The visit to a place called Jirauli is forever etched in my memory. On visiting this godforsaken place, the Branch Manager sincerely advised me to leave by afternoon as the area was highly crime-infested and not safe to travel, even by car. A few kilometres down the road, on a desolated path parallel to a canal, the cab started rattling, and its engine started coughing, making funny sounds. The car lurched and swayed along. The driver was struggling to keep it moving. It was moving albeit slowly. The dusk was approaching fast. The area was devoid of any human presence. The landscape was deserted. And an eerie quiet was pressing down on my nerves. If the car breaks down, what will I do? There was no way I could inform anybody. There were no mobile phones in those days.

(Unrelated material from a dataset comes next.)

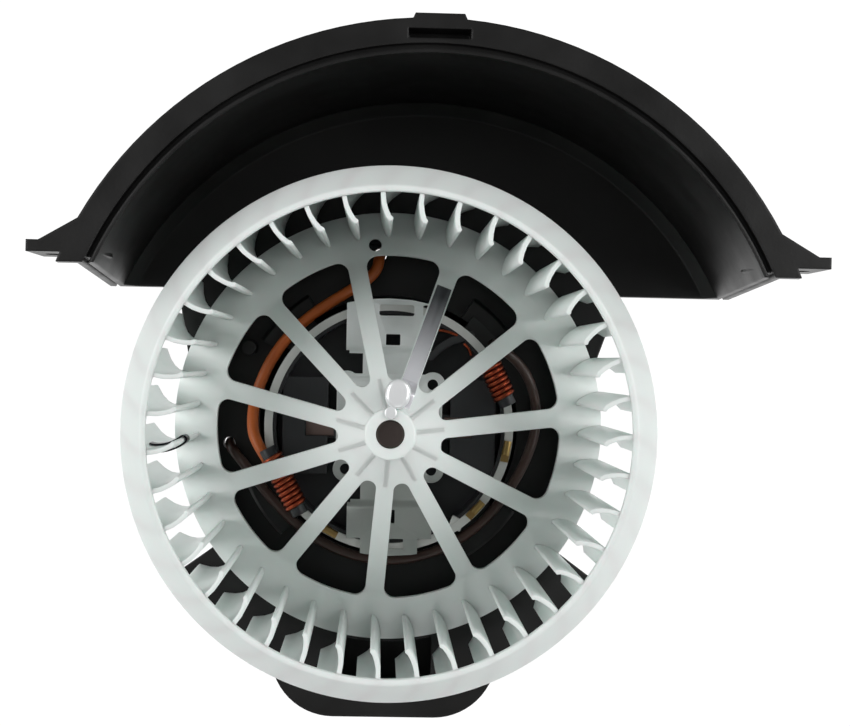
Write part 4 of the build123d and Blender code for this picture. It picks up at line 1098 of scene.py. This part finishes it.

While the car struggled to move on the unpaved track parallel to the canal, gushing with water, my mind started straying and conjuring up nightmares. What if the car stalls! What if I become a victim of a crime! What if I vanish here and my body is dumped silently into the murky water of the canal? No one would ever find my body.

And then I saw it. It was a splash of pink amidst the green waters. It was a bloated dead body, arms and legs stretched out, looking most grotesque, bobbing in the canal. My stomach lurched, and a primal scream was trapped in my throat, which suddenly dried up. The cab driver was focussed on driving and did not see it, and the car continued to rattle at an abysmally slow speed.

It was a great relief when I finally reached Meerut past midnight. After opening the lock when I entered the dark house, I did not feel like cooking and went to bed without any dinner. Tossing and turning in bed, sleep was nowhere near me. The entire night, I had visions of that body looking like a pink plastic doll, floating in the swirling waters of the canal.

I could not even share these scary moments with anyone. If I had told my husband about it, he would have been unduly stressed.  If I had shared it with my colleagues, they would have judged me due to my gender and made fun of me behind my back. I would have given the entire Zonal Office fodder for gossip. Fear of whispers and innuendo forced me to keep this horrid experience buried deep into my heart and I continued to tour the territory that felt anything but safe.

Decades later, even today, the memories of that evening bring a wave of nausea crashing over me.